Using this little-noticed but potent tool, the FBI can demand, for example, that an Internet provider, bank or phone company turn over records of who you call and e-mail, which websites you visit, how much you spend, where you work, fly and vacation, and much more. No judge has to approve the demand, a common check required on more typical subpoenas.
You'd never learn about the secret intrusion, either. It's all classified.
The public got a rare and troubling glimpse behind this curtain when The Washington Post reported Sunday that the FBI now issues thousands of National Security Letters a year. Each can seek many records on many people.

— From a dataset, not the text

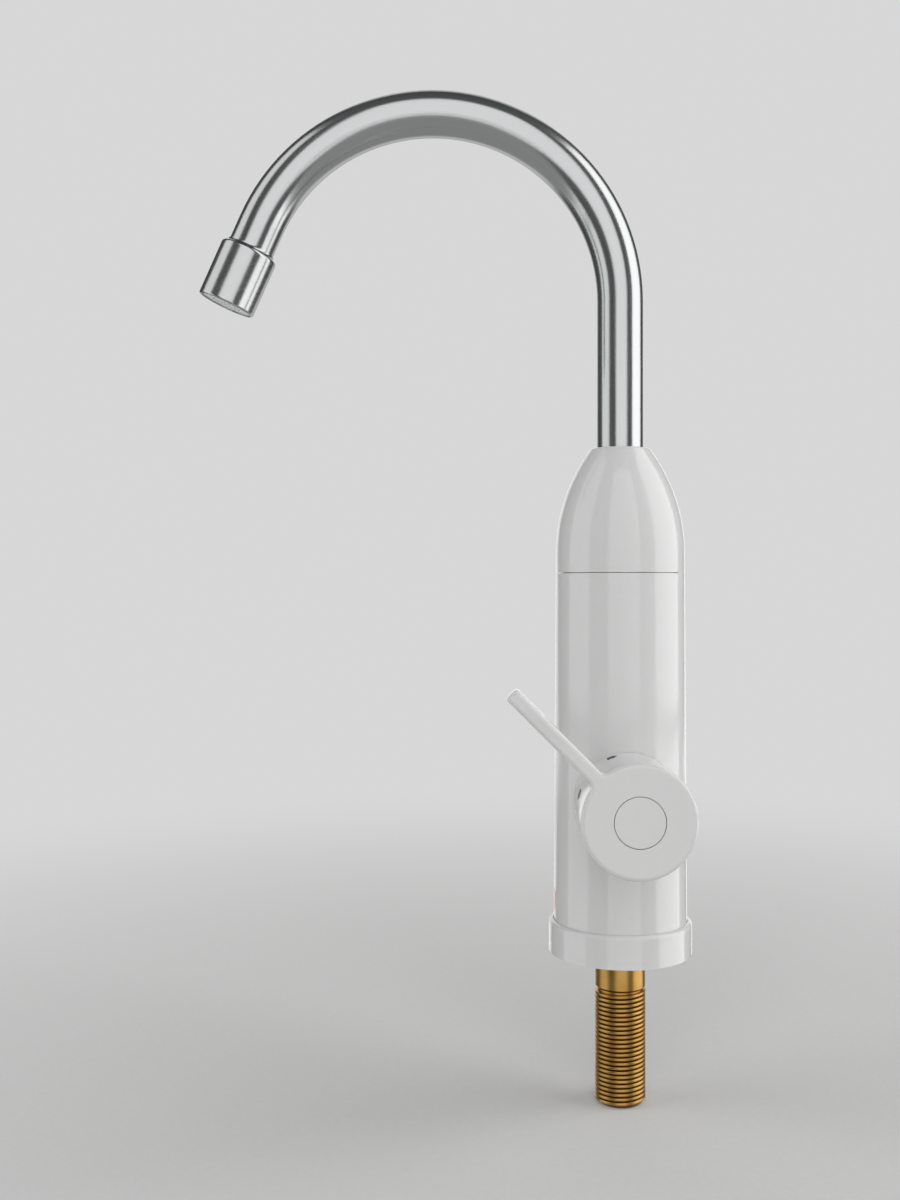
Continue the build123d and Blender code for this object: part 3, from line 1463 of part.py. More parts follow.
# Spout O-rings: two rubber rings in the sleeve's grooves
spout_ring_section = 0.71
spout_ring_mean_r = sleeve_groove_r + spout_ring_section + ring_lift
with BuildPart() as spout_o_rings:
    for low in sleeve_grooves:
        with BuildSketch(Plane.XZ):
            with Locations((spout_ring_mean_r, low + sleeve_groove_w / 2)):
                Circle(spout_ring_section)
        revolve(axis=Axis.Z)
spout_o_rings.part.label = "spout_o_rings"
export_step(spout_o_rings.part, "parts/spout_o_rings.step")

# Spout tube: bent steel tube
with BuildPart() as spout_tube:
    with BuildLine(Plane.XZ) as spout_path:
        rise = Line((0, tube_foot_z), (0, bend_z))
        bend = JernArc(start=rise @ 1, tangent=rise % 1, radius=bend_r, arc_size=bend_sweep)
        drop = Line(bend @ 1, bend @ 1 + (bend % 1) * outlet_run)
    with BuildSketch(Plane.XY.offset(tube_foot_z)):
        Circle(tube_r)
        Circle(tube_r - tube_t, mode=Mode.SUBTRACT)
    sweep()
spout_tube.part.label = "spout_tube"
export_step(spout_tube.part, "parts/spout_tube.step")

# Frame of the outlet: s runs along the tube's last stretch from the aerator's top
outlet_end = drop @ 1
outlet_dir = (drop % 1).normalized()
across = Vector(0, 1, 0).cross(outlet_dir) * -1
aerator_origin = outlet_end - outlet_dir * aerator_lap
outlet_axis = Axis(aerator_origin, outlet_dir)
outlet_plane = Plane(origin=aerator_origin, x_dir=across, z_dir=across.cross(outlet_dir))

# Aerator housing: turned steel cap with a flared neck and a rounded shoulder
washer_t = 1.5
insert_top = aerator_lap + washer_t
cap_bore_r = tube_r + seat_gap
rim_r = insert_r + seat_gap
rim_in_r = aerator_r - 0.7
rim_low = aerator_l - 0.8
with BuildPart() as aerator_housing:
    with BuildSketch(outlet_plane):
        with BuildLine():
            neck_end = (cap_bore_r + aerator_neck_t, -aerator_flare)
            waist = (aerator_r - aerator_waist[0], -aerator_waist[1])
            shoulder = (aerator_r, aerator_shoulder)
            Line((cap_bore_r, -aerator_flare), neck_end)
            TangentArc(neck_end, waist, tangent=(0, 1))
            TangentArc(waist, shoulder, tangent=(0, -1), tangent_from_first=False)
            Line(shoulder, (aerator_r, rim_low))
            TangentArc((aerator_r, rim_low), (rim_in_r, aerator_l), tangent=(0, 1))
            Line((rim_in_r, aerator_l), (rim_r, aerator_l))
            Line((rim_r, aerator_l), (rim_r, insert_top))
            Line((rim_r, insert_top), (cap_bore_r, insert_top))
            Line((cap_bore_r, insert_top), (cap_bore_r, -aerator_flare))
        make_face()
    revolve(axis=outlet_axis)
aerator_housing.part.label = "aerator_housing"
export_step(aerator_housing.part, "parts/aerator_housing.step")


def turned_outlet(points):
    return turned(points, outlet_plane, outlet_axis)


# Aerator washer: rubber ring between the tube's end and the insert
washer_r = tube_r - tube_t - 0.9
aerator_washer = turned_outlet(
    [
        (washer_r, aerator_lap),
        (tube_r, aerator_lap),
        (tube_r, insert_top),
        (washer_r, insert_top),
    ]
)
aerator_washer.label = "aerator_washer"
export_step(aerator_washer, "parts/aerator_washer.step")

# Aerator insert: pale cup whose face has rings of spray holes
insert_end = aerator_l - insert_recess
insert_floor = insert_end - insert_t
insert_in_r = insert_r - 2.0
spray_pitch = 1.9
with BuildPart() as aerator_insert:
    add(
        turned_outlet(
            [
                (0, insert_floor),
                (insert_in_r, insert_floor),
                (insert_in_r, insert_top),
                (insert_r, insert_top),
                (insert_r, insert_end),
                (0, insert_end),
            ]
        )
    )
    face_plane = Plane(origin=aerator_origin + outlet_dir * insert_end, x_dir=across, z_dir=outlet_dir)
    with BuildSketch(face_plane):
        Circle(spray_hole_r)
        for ring in (1, 2, 3):
            with PolarLocations(ring * spray_pitch, ring * 6):
                Circle(spray_hole_r)
    extrude(amount=-insert_t, mode=Mode.SUBTRACT)
aerator_insert.part.label = "aerator_insert"
export_step(aerator_insert.part, "parts/aerator_insert.step")

# Wiring bracket: folded steel plate on the base plate
bracket_top_z = block_z + block_h + 1.0
tab_w = 16.0
tab_l = 5.2
with BuildPart() as wiring_bracket:
    with BuildSketch(Plane.XY.offset(plate_top_z)):
        with Locations((0, bracket_y + tab_l / 2)):
            Rectangle(tab_w, tab_l)
    extrude(amount=bracket_t)
    with BuildSketch(Plane.XY.offset(plate_top_z)):
        with Locations((0, bracket_y + bracket_t / 2)):
            Rectangle(block_w, bracket_t)
    extrude(amount=bracket_top_z - plate_top_z)
wiring_bracket.part.label = "wiring_bracket"
export_step(wiring_bracket.part, "parts/wiring_bracket.step")

# Terminal block: three poles on the bracket
block_y = bracket_y + bracket_t
poles = (-pole_pitch, 0, pole_pitch)
pole_y = block_y + block_d / 2
block_front_y = block_y + block_d
clamp_r = 1.6
clamp_deep = 3.0
clamp_l = 2.4
clamps = []
for x in poles:
    clamps.append((x, block_z + 4.0))
    clamps.append((x, block_z + 10.0))
with BuildPart() as terminal_block:
    with BuildSketch(Plane.XY.offset(block_z)):
        with Locations((0, pole_y)):
            Rectangle(block_w, block_d)
    extrude(amount=block_h)
    with BuildSketch(front_plane(-block_front_y)):
        with Locations(*clamps):
            Circle(clamp_r + seat_gap)
    extrude(amount=clamp_deep, mode=Mode.SUBTRACT)
terminal_block.part.label = "terminal_block"
export_step(terminal_block.part, "parts/terminal_block.step")

# Terminal screws: six clamp screws in the block
with BuildPart() as terminal_screws:
    with BuildSketch(front_plane(clamp_deep - block_front_y)):
        with Locations(*clamps):
            Circle(clamp_r)
    extrude(amount=-clamp_l)
terminal_screws.part.label = "terminal_screws"
export_step(terminal_screws.part, "parts/terminal_screws.step")

# Earth screw: on the back of the brass valve body
earth_z = handle_z - 4.5
earth_head_t = 2.2
with BuildPart() as earth_screw:
    with BuildSketch(front_plane(-valve_back)):
        with Locations((pole_pitch, earth_z)):
            Circle(screw_head_r)
    extrude(amount=-earth_head_t)
earth_screw.part.label = "earth_screw"
export_step(earth_screw.part, "parts/earth_screw.step")


def wire(radius, bends, *points):
    """One insulated wire along straight runs joined by arcs."""
    with BuildPart() as lead:
        with BuildLine() as route:
            FilletPolyline(*points, radius=bends)
        with BuildSketch(Plane(origin=route.line @ 0, z_dir=route.line % 0)):
            Circle(radius)
        sweep()
    return lead.part


# Mains wires: live to the microswitch, neutral to the element, earth to the valve
block_top_z = block_z + block_h
pin_z = element_low_z - 3.0
pin_end_y = element_dy + pin_r + lapped_gap
live_end_x = heater_x - micro_l / 2 - blade_l - lapped_gap
live_x = heater_x - switch_r - wire_r - 2 * free_gap
live_y = 16.0
live_side_y = 5.0
live_bends = (10.0, 12.0, 5.0, 4.0)
live_route = (
    (poles[0], pole_y, block_top_z),
    (poles[0], pole_y, earth_z),
    (live_x + pole_pitch, live_y, outlet_top_z - 5.0),
    (live_x, live_side_y, switch_split_z + 1.0),
    (live_x, 0, switch_pole_z),
    (live_end_x, 0, switch_pole_z),
)
neutral_x = legs[0][0]
rear_y = 19.0
neutral_bends = (20.0, 8.0, 5.0)
neutral_route = (
    (poles[1], pole_y, block_top_z),
    (poles[1], pole_y, handle_z + 3.5),
    (neutral_x, rear_y, outlet_top_z + 5.0),
    (neutral_x, rear_y, pin_z),
    (neutral_x, pin_end_y, pin_z),
)
earth_bend = 3.5
earth_route = (
    (poles[2], pole_y, block_top_z),
    (poles[2], pole_y, earth_z),
    (poles[2], valve_back + earth_head_t + lapped_gap, earth_z),
)
with BuildPart() as mains_wires:
    add(wire(wire_r, live_bends, *live_route))
    add(wire(wire_r, neutral_bends, *neutral_route))
    add(wire(wire_r, earth_bend, *earth_route))
mains_wires.part.label = "mains_wires"
export_step(mains_wires.part, "parts/mains_wires.step")

# Heater wires: microswitch to cutout, and cutout to the element's second leg
cutout_pole_z = blade_low_z - lapped_gap
heater_bend = 5.0
switch_route = (
    (heater_x, micro_w / 2 + blade_l + lapped_gap, switch_pole_z),
    (heater_x, blade_y, switch_pole_z),
    (-blade_x, blade_y, cutout_pole_z),
)
cutout_route = (
    (blade_x, blade_y, cutout_pole_z),
    (blade_x, blade_y, pin_z),
    (legs[1][0], pin_end_y, pin_z),
)
with BuildPart() as heater_wires:
    add(wire(wire_r, heater_bend, *switch_route))
    add(wire(wire_r, heater_bend, *cutout_route))
heater_wires.part.label = "heater_wires"
export_step(heater_wires.part, "parts/heater_wires.step")

# Indicator leads: two thin leads side by side from the block to the lamp
lamp_back_x = lamp_foot_x + lamp_flange_t + lapped_gap
block_side_x = -block_w / 2
lead_out = 3.2
lead_pole_z = block_z + 5.0
lead_bends = (2.5, 5.0, 2.5)
with BuildPart() as indicator_leads:
    for side in (-1, 1):
        lead_route = (
            (lamp_back_x, side, lens_z),
            (lamp_back_x + lead_out, side, lens_z),
            (block_side_x - 3.0, bracket_y - 2.0, lens_z + 6.0 + side),
            (block_side_x - lead_out, pole_y, lead_pole_z + side),
            (block_side_x - lapped_gap, pole_y, lead_pole_z + side),
        )
        add(wire(lead_r, lead_bends, *lead_route))
indicator_leads.part.label = "indicator_leads"
export_step(indicator_leads.part, "parts/indicator_leads.step")

print("cover top radius", round(cover_top_r, 2))
print("outlet end", outlet_end)
print("parts", len(os.listdir("parts")))
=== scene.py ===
from math import cos, pi, radians, sin, tan

import bpy
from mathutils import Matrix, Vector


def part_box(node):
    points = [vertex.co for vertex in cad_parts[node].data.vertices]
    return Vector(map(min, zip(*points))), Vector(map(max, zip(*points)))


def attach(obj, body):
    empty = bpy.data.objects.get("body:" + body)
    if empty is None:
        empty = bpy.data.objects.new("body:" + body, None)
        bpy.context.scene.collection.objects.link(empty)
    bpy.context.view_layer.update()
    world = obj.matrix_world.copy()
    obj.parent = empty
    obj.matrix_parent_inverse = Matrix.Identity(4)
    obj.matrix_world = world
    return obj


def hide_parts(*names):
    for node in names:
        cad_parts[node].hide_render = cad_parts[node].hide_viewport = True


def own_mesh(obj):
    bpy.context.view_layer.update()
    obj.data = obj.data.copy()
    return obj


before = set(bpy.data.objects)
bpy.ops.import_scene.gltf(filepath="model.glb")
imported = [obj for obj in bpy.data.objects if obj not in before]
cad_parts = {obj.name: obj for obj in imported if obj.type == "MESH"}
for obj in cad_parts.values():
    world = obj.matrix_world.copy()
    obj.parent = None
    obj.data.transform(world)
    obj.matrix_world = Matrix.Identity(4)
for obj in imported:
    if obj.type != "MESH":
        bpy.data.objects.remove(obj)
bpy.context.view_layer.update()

# Studio floor and backdrop: one sheet of matt painted board, flat under the tap and
# swept up behind it. It looks pale and even all round, and keeps the tap's shadow
# near its foot.
MM = 0.001
floor_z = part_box("inlet_shank")[0].z
floor_half = 3.0
sweep_y = 0.9
sweep_r = 0.6
sweep_steps = 24
wall_rise = 2.4
bpy.ops.object.select_all(action="DESELECT")
bpy.ops.mesh.primitive_plane_add(
    size=2 * floor_half, location=(0, sweep_y - floor_half, floor_z)
)
backdrop = bpy.context.object
backdrop.name = "studio_backdrop"
bpy.ops.object.transform_apply(location=True)
bpy.ops.object.mode_set(mode="EDIT")
bpy.ops.mesh.select_all(action="DESELECT")
bpy.ops.object.mode_set(mode="OBJECT")
for edge in backdrop.data.edges:
    ends = [backdrop.data.vertices[v].co for v in edge.vertices]
    edge.select = all(end.y > sweep_y - sweep_r for end in ends)
for vertex in backdrop.data.vertices:
    vertex.select = vertex.co.y > sweep_y - sweep_r
bpy.ops.object.mode_set(mode="EDIT")
bpy.ops.mesh.spin(
    steps=sweep_steps, angle=-pi / 2, center=(0, sweep_y, floor_z + sweep_r), axis=(1, 0, 0)
)
bpy.ops.mesh.extrude_region_move(TRANSFORM_OT_translate={"value": (0, 0, wall_rise)})
bpy.ops.object.mode_set(mode="OBJECT")
bpy.ops.object.shade_smooth()


def linear(colour):
    """Turns an sRGB hex value into linear red, green and blue, with a full alpha."""
    parts = [int(colour[i:i + 2], 16) / 255 for i in (1, 3, 5)]
    light = [c / 12.92 if c <= 0.04045 else ((c + 0.055) / 1.055) ** 2.4 for c in parts]
    return (*light, 1.0)


def add_node(tree, kind, values=None, links=None, **settings):
    """Adds a shader node, with its settings, its values and what its inputs read."""
    made = tree.nodes.new(kind)
    for name, value in settings.items():
        setattr(made, name, value)
    for socket, value in (values or {}).items():
        made.inputs[socket].default_value = value
    for socket, (source, output) in (links or {}).items():
        tree.links.new(source.outputs[output], made.inputs[socket])
    return made


grain_span = (0.3, 0.7)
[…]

According to The Post and government documents, the Bush administration has quietly rewritten Justice Department rules so it can keep records indefinitely, even when they prove irrelevant to an investigation. The government can also share the records broadly, enabling the FBI to build what amounts to electronic dossiers on untold numbers of Americans.
The report added to a growing bipartisan backlash against several intrusive tools in the USA Patriot Act, which was rushed into law shortly after 9/11 to help combat terrorism. Because the process is largely hidden from the public, Congress and the judiciary, there is no broad assessment of how the tools are applied. But the few cases that have struggled into the light suggest extensive, secret intrusion into the lives of law-abiding people:
• Last summer, the FBI demanded records of everybody who used a specific computer at a Connecticut library. The FBI's letter, delivered by agents, warned the recipient not to disclose the demand "to any person" - seeming to cut him off even from a lawyer. Instead of complying, the Library Connection Inc., which provides computer services, filed suit, seeking to at least protest the FBI demand in public. Months later, the case is in a federal appeals court. Most of it remains sealed, and everyone involved is gagged.

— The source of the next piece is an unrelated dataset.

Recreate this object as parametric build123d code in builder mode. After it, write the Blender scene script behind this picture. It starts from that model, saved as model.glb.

• In December 2003, after intelligence reports hinted at a New Year's Eve attack in Las Vegas, the government launched a digital manhunt there using several tools, including National Security Letters. Investigators sought to capture the names of every tourist in Las Vegas and everyone who rented a car or truck or flew into the airport over several days. Today, long after the hunt proved fruitless, the record of each visitor's hotel stay is in government data banks, The Post reported.

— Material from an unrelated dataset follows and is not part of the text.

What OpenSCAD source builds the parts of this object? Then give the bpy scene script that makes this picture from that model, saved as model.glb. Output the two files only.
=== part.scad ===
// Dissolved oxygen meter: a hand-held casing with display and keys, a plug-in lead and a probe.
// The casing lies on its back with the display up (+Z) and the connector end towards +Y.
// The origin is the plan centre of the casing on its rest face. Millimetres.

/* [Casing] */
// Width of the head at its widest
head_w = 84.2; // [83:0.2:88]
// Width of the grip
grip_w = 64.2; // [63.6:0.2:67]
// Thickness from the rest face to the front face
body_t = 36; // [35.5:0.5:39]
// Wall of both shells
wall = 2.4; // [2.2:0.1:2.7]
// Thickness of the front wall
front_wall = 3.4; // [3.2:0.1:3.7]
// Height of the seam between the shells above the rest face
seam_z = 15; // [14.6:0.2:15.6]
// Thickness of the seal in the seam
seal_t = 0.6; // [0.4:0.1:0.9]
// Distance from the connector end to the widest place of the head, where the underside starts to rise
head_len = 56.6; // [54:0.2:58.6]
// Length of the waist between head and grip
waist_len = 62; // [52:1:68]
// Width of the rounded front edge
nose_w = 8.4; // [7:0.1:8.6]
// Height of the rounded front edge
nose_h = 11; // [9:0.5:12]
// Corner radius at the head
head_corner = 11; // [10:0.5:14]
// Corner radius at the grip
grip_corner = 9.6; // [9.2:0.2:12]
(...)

• Last year, after an Internet provider challenged an FBI request for records, a federal judge in New York ruled that the letter violated the Constitution by giving the FBI unchecked powers to get private information. The claim of perpetual secrecy, the judge wrote, has "no place in our open society." The case is on appeal.
No one argues with the need for far-reaching investigative tools to disrupt a terrorist plot. But such tools can become political weapons without scrutiny from judges and the public. Both are absent here.
The National Security Letters don't tell people they can challenge the demands in court. In fact, they direct people to tell no one that the FBI has sought the records. The Justice Department won't even reveal the number of letters it has issued, though it says the volume is substantially less than the 30,000 a year cited in The Post report.
Law enforcement's history of abusing some of its broad powers calls for caution. In the past, the FBI has used the Cold War or protests as excuses to spy on pacifist and civil rights groups. Today's war on terror can easily spawn new abuses.
Parts of the Patriot Act are up for renewal this fall. Congress has an opportunity - and certainly good reason - to place new limits on the FBI's powers. The war on terror doesn't have to become a war on the privacy and free speech of ordinary Americans.